On Aug 12, 2019, at 15:18, Christopher Barker
If that is the goal, then strings would need a hook, too, as Unicode allows different normalized forms for some "characters" (see previous discussion for this, I, frankly, don't quite "get" it.
Although normalization can be a problem, there’s a much simpler—and more common—issue: what to escape, and how to escape it. For example, many pre-ES5 JS implementations escaped forward slashes. This is legal, but unnecessary, and Python’s module doesn’t do it. And you can’t make Python’s module do it. So, you load a JSON document with the string “abc\/def”, you get the Python string “abc/def”, you dump it and get a JSON document with “abc/def”. JSON says the two documents are identical, but they obviously aren’t the same bytes.

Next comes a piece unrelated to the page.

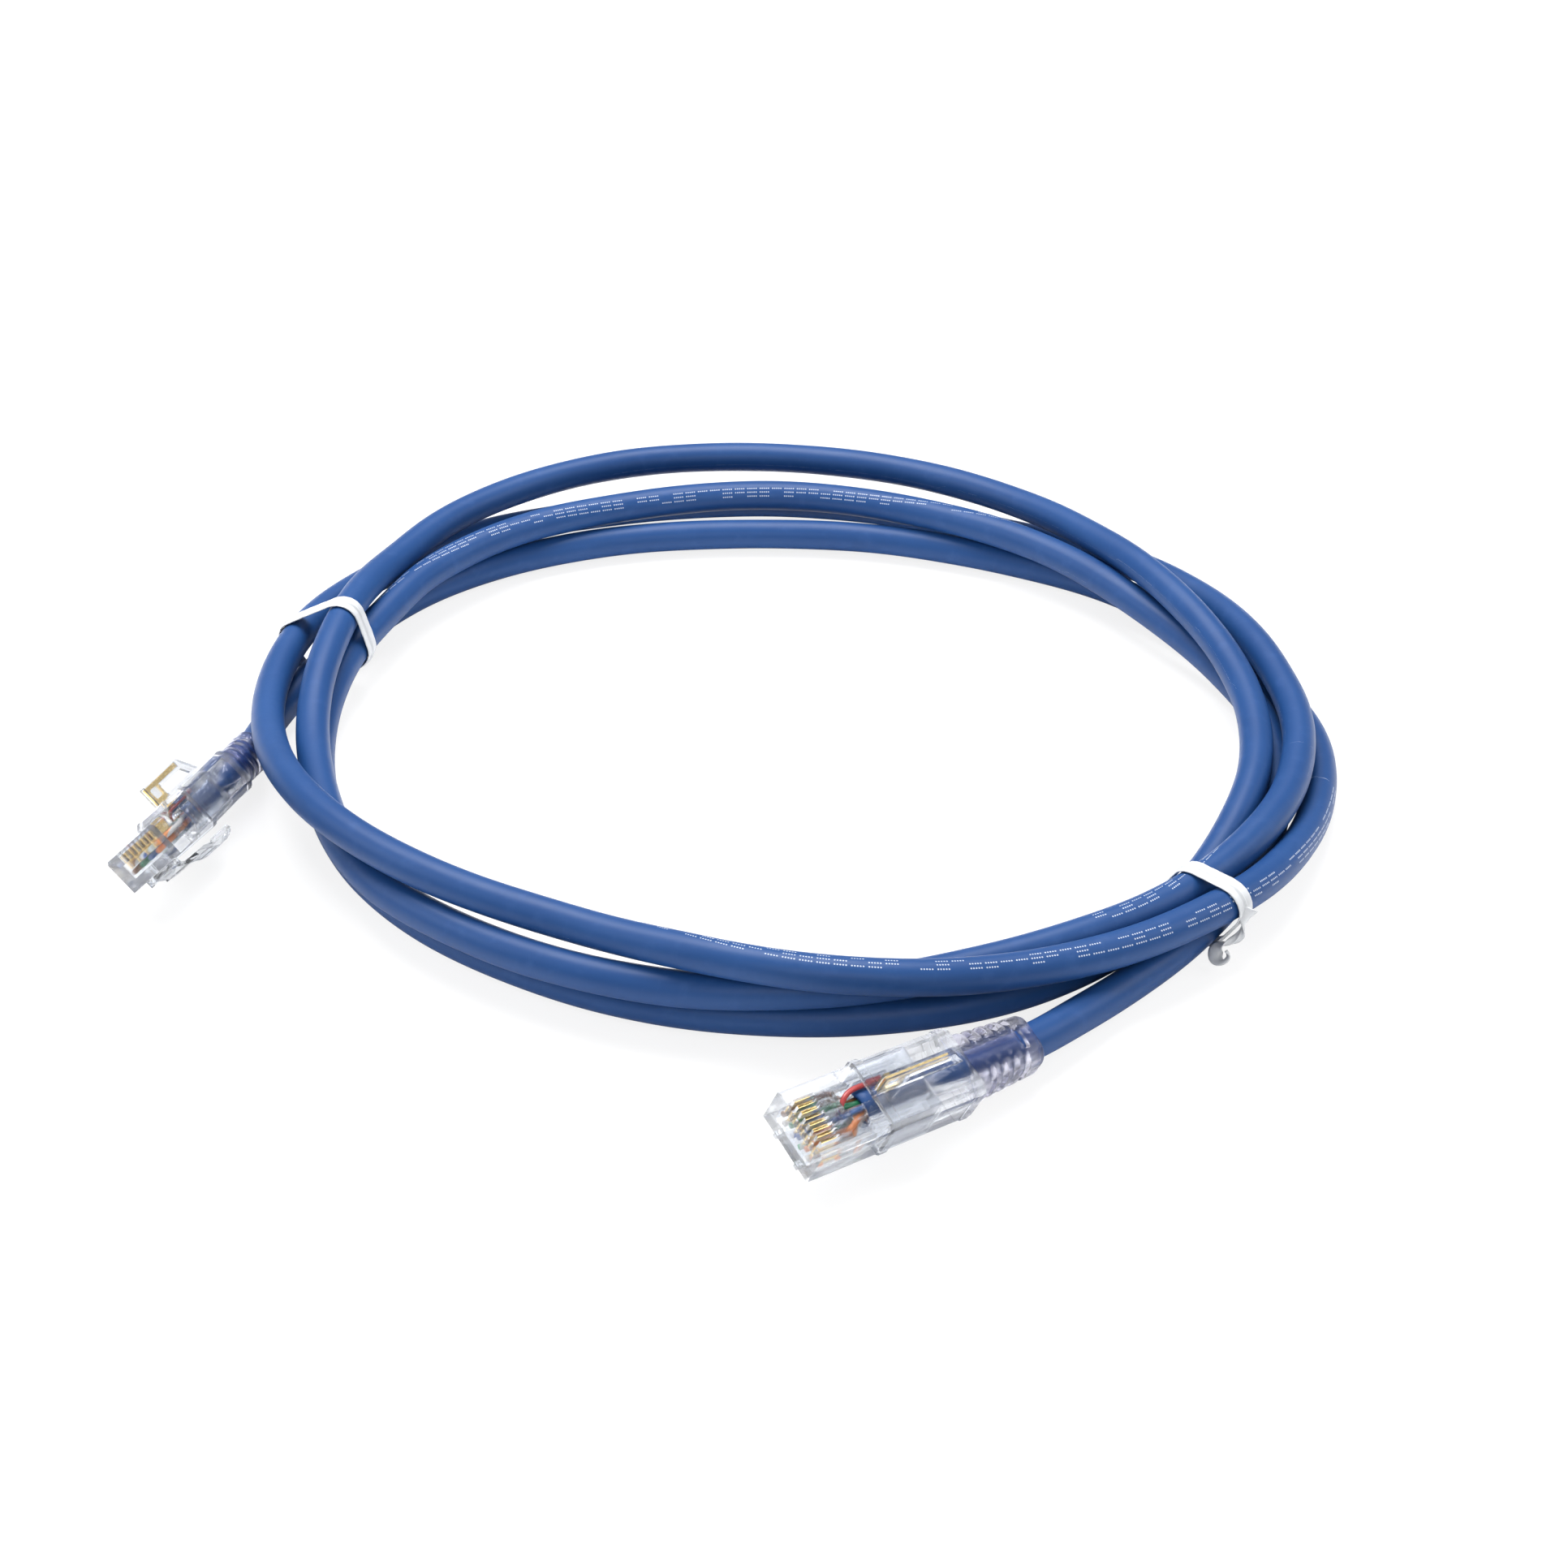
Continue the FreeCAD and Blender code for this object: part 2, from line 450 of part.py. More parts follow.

Similar issues include case for hex letters in \u escapes, whether to use \u0008 instead of \b (and similar for all the other special escape sequences, but I think \b is the most commonly different one), whether to escape all non-ASCII (and what that means—Python doesn’t count \x7f as ASCII), whether to escape all non-BMP, whether to treat Unicode separators (or just the two that JS source doesn’t allow) as control characters, etc. So, even if you only care about preserving the output of one specific library, and you know exactly what rule it uses for escaping, you still can’t do it. And really, the same is true for array and object whitespace. At least most libraries are consistent in how they use whitespace, and most rules can be covered by the simple separators hook, so if you know which library generated the document, you can usually write code to reproduce the whitespace. But if you have to work with the output of two different libraries? Or a library you don’t know? Or JSON edited by hand or by sed scripts that might not even be consistent?